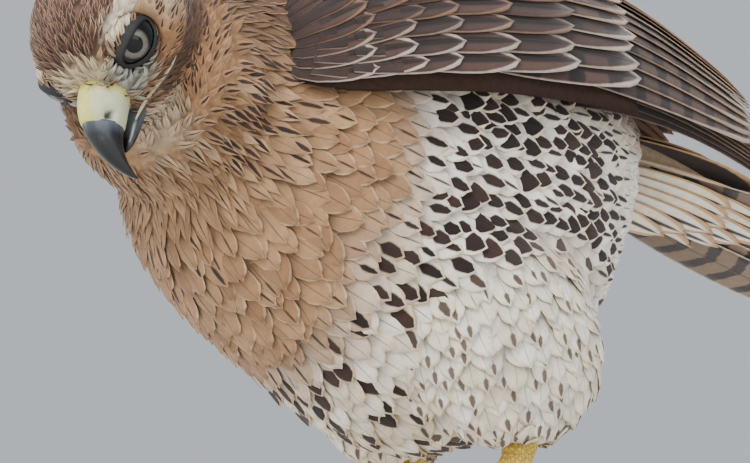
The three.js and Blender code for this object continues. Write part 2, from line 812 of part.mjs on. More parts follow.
function toe(side, spec) {
  const { line } = toeLine(side, spec);
  const stations = 7;
  const rings = [];
  for (let i = 0; i < stations; i++) {
    const t = i / (stations - 1);
    const at = line.getPoint(t);
    const ahead = line.getTangent(t);
    const across = ahead.clone().cross(V(0, 0, 1)).normalize();
    const up = across.clone().cross(ahead).normalize();
    const pad = 1 + 0.08 * Math.cos(t * 3 * 2 * Math.PI);
    const r = lerp(spec.root, spec.end, t) * pad * (i === stations - 1 ? 0.72 : 1);
    const place = (a, u) => at.clone().addScaledVector(across, a).addScaledVector(up, u);
    rings.push(oval(8, r, r, at.z + SOLE_SINK, 2, place));
  }
  return solid(loft(rings));
}

function underFloor() {
  const [wide, deep] = [400, 40];
  return solid(new THREE.BoxGeometry(wide, wide, deep).translate(0, 0, -deep / 2));
}

function disc(at, radius, bottom, top, corners) {
  return wasm.Manifold.cylinder(top - bottom, radius, radius, corners).translate([at.x, at.y, bottom]);
}

function foot(side, clear) {
  const at = side === LEFT ? FOOT_AT.left : FOOT_AT.right;
  const ball = new THREE.SphereGeometry(FOOT_BALL, 12, 8);
  ball.scale(1, 1.05, 1).translate(at.x, at.y + 1, FOOT_BALL_Z);
  const whole = join([solid(ball), ...TOES.map((t) => toe(side, t))]).subtract(underFloor());
  const fold = disc(at, PAD_RADIUS + PAD_FOLD, -1, PAD_FOLD_DEEP, 14);
  const pad = disc(at, PAD_RADIUS, 0, PAD_FOLD_DEEP + 1, 7);
  const claws = TOES.map((t) => talon(side, t, GAP));
  return largest([...clear, ...claws].reduce((w, c) => w.subtract(c), whole.subtract(fold).add(pad)));
}

function talon(side, spec, extra = 0) {
  // An arc that rises out of the toe's end and comes down to a point just over the floor
  const { line, ahead } = toeLine(side, spec);
  const start = line.getPoint(1).addScaledVector(ahead, -CLAW_SUNK - extra);
  start.z = spec.end + 0.2;
  const stations = 7;
  const bend = spec.claw / 2 / Math.sin(CLAW_SWEEP / 2);
  const across = ahead.clone().cross(V(0, 0, 1)).normalize();
  const arc = (t) => {
    const turn = CLAW_RISE - CLAW_SWEEP * t;
    const at = start
      .clone()
      .addScaledVector(ahead, bend * (Math.sin(CLAW_RISE) - Math.sin(turn)))
      .add(V(0, 0, bend * (Math.cos(turn) - Math.cos(CLAW_RISE))));
    const heading = ahead.clone().multiplyScalar(Math.cos(turn)).add(V(0, 0, Math.sin(turn)));
    return { at, heading };
  };
  const rings = Array.from({ length: stations }, (_, i) => {
    const t = i / stations;
    const { at, heading } = arc(t);
    const up = across.clone().cross(heading).normalize();
    const r = spec.end * CLAW_STOUT * (1 - t) ** 0.75 + extra;
    const place = (a, u) => at.clone().addScaledVector(across, a).addScaledVector(up, u);
    return oval(8, r * 0.8, r, r, 2, place);
  });
  return largest(solid(loft([...rings, [arc(1).at]])).subtract(underFloor()));
}

// The whole bird

const PAINT = {
  brown: { color: 0x5a4334, roughness: 0.85 },
  buff: { color: 0xb89a74, roughness: 0.9 },
  cream: { color: 0xe9dfc8, roughness: 0.9 },
  cere: { color: 0xc9cf86, roughness: 0.5 },
  horn: { color: 0x23252b, roughness: 0.3 },
  skin: { color: 0xd9b13a, roughness: 0.6 },
  eye: { color: 0x8f8c7c, roughness: 0.08 },
};

const bird = new THREE.Group();

function add(name, made, paint) {
  const g = meshed(made);
  g.computeVertexNormals();
  const node = new THREE.Mesh(g, new THREE.MeshStandardMaterial({ ...PAINT[paint], metalness: 0 }));
  node.name = name;
  bird.add(node);
}

function build() {
  const trunkBlock = trunk(GAP);
  const headBlock = headForm(GAP);
  add("torso", trunk(), "buff");

  const neckMade = largest(neck().subtract(trunkBlock).subtract(headBlock));
  add("neck", neckMade, "buff");
  const neckBlock = neck(GAP);

  let headMade = join([headForm(), lids(LEFT), lids(RIGHT)]);
  for (const side of [LEFT, RIGHT]) headMade = headMade.subtract(eyeball(side, GAP));
  add("head", largest(headMade.subtract(trunkBlock)), "brown");
  add("left_eye", eyeball(LEFT), "eye");
  add("right_eye", eyeball(RIGHT), "eye");
  add("cere", cere(), "cere");
  add("upper_bill", upperBill(), "horn");
  add("lower_bill", lowerBill([billBlock()]), "horn");

  const bodyBlocks = [trunkBlock, neckBlock, headBlock];
  add("left_wing", wing(LEFT, [...bodyBlocks, thigh(LEFT, GAP)]), "brown");
  add("right_wing", wing(RIGHT, [...bodyBlocks, thigh(RIGHT, GAP)]), "brown");
  add("tail", tail([trunkBlock]), "brown");

  for (const [name, side] of [["left", LEFT], ["right", RIGHT]]) {
    const tarsusBlock = tarsus(side, GAP);
    add(name + "_thigh", largest(thigh(side).subtract(trunkBlock).subtract(tarsusBlock)), "cream");
    add(name + "_tarsus", tarsus(side), "skin");
    add(name + "_foot", foot(side, [tarsusBlock]), "skin");
    TOES.forEach((spec, i) => add(name + "_talon_" + (i + 1), talon(side, spec), "horn"));
  }
}

build();

export default bird;
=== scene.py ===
import math

import bmesh
import bpy
import numpy as np
from bpy.props import FloatProperty, FloatVectorProperty, IntProperty, PointerProperty
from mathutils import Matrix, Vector
from mathutils.bvhtree import BVHTree


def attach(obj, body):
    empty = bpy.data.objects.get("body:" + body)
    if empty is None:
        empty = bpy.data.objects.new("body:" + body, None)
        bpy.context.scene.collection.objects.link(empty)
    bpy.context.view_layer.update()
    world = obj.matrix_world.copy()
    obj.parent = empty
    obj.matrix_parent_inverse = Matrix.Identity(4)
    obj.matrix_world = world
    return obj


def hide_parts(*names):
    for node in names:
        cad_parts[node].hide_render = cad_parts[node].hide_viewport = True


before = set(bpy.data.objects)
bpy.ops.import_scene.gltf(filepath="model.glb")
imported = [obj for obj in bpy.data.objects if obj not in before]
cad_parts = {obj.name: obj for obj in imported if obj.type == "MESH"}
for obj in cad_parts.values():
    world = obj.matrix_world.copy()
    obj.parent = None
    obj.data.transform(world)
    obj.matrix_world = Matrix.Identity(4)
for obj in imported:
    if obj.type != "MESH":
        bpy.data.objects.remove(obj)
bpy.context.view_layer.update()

bl_info = {
    "name": "Red-tailed hawk",
    "version": (1, 0, 0),
    "blender": (4, 5, 0),
    "location": "View3D > Sidebar > Hawk",
    "description": "A young red-tailed hawk with its coat of feathers, eyes, bill and feet",
    "category": "Object",
}

MM = 0.001

# Measures, in millimetres, in the frame of the solids: the bird faces -Y, its left side is +X

MID_X = -41.0
BODY_ROLL = math.radians(8)
ROLL_HEIGHT = 165.0
LEFT, RIGHT = 1, -1

HEAD_CENTRE = np.array([43.0 + MID_X, -138.5, 175.4])
HEAD_TURN, HEAD_NOD, HEAD_TILT = (math.radians(a) for a in (50.4, 70.9, 34.2))
HEAD_SIZE = 0.97
OPENING_AT = (7.0, 18.7, 3.0)
SOCKET_REACH = 9.0

EYE_RADIUS = 9.2
EYE_AT = (4.0, 14.0, 3.0)
EYE_LOOK = (0.54, 0.84, 0.02)
GOLDEN_ANGLE = math.radians(137.508)
LID_LONG, LID_WIDE = 55.0, 25.0  # half the opening, in degrees round the eye
LID_PROFILE = [  # degrees beyond the opening, distance from the eye's middle
    (0.0, 9.25), (1.2, 9.7), (3.2, 9.8), (5.5, 9.7), (9.0, 9.5), (16.0, 9.3), (26.0, 8.8),
]
CORNEA_RISE = 0.02
BROW_COUNT, BROW_RADIUS, BROW_LENGTH, BROW_WIDTH = 420, 9.75, 4.6, 1.6
EYE_GAZE = (0.67, 0.70, 0.25)

UPPER_BILL = [  # upper edge (forward, up), lower edge (forward, up), half width
    (13, 6.6, 12, -9.6, 8.4), (19, 6.2, 17, -9.8, 7.5), (24, 5.8, 21, -10, 6.7),
    (28.5, 4.6, 25, -10.4, 5.9), (32.3, 2.2, 28.4, -10.8, 5.1), (35.4, -1.6, 31.2, -11.4, 4.3),
    (37.7, -6.2, 33.6, -12.8, 3.3), (38.8, -11, 35.8, -15.2, 2.3), (38.9, -15.8, 37.2, -18, 1.3),
    (38.2, -19.9, 37.8, -20.3, 0.35),
]
CERE_END = 3.4  # in sections from the first
LOWER_BILL = [
    (12, -10.2, 12, -17.4, 7.4), (17, -10.4, 17, -17, 6.3), (22.5, -10.7, 22.5, -16.4, 5.1),
    (27, -11.3, 27, -15.6, 3.9), (30.2, -12, 29.8, -14.6, 2.6), (31.6, -13.1, 31.5, -13.9, 0.6),
]
CERE_OVERLAP = 0.12
NOSTRIL_AT, NOSTRIL_REACH, NOSTRIL_DEPTH = (26.6, 6.1, -1.0), (2.4, 3.5, 1.5), 1.9
GAPE_LINE = [(23, 6.4, -10.6), (17, 9.4, -11.0), (11, 14.0, -11.8), (6, 17.4, -12.6), (2, 19.2, -12.8)]

WRIST_Y = -74.0
WING_TIP_Y = 300.0
WING_LOWER = [  # y, x, z before the body's roll
    (-74, 50, 172), (-64, 62, 166), (-42, 71, 167), (0, 74, 173), (50, 69, 181),
    (100, 58, 187), (150, 46, 189), (200, 34, 186), (250, 23, 179), (300, 14, 169),
]
WING_UPPER = [
    (-74, 34, 208), (-64, 27, 224), (-42, 16, 242), (0, 11, 256), (50, 10, 264),
    (100, 9, 262), (150, 8, 248), (200, 7, 229), (250, 6, 208), (300, 5, 184),
]
RIGHT_WING_DROOP = 22.0
ARM_END_Y = 78.0
SPINE_SINK = 4.2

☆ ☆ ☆

◆ **EXERCISE PROMPT**:
Each line above that includes "names" should be shown.

◆ **COMPLETE OUTPUT**:
def hide_parts(*names):
    for node in names:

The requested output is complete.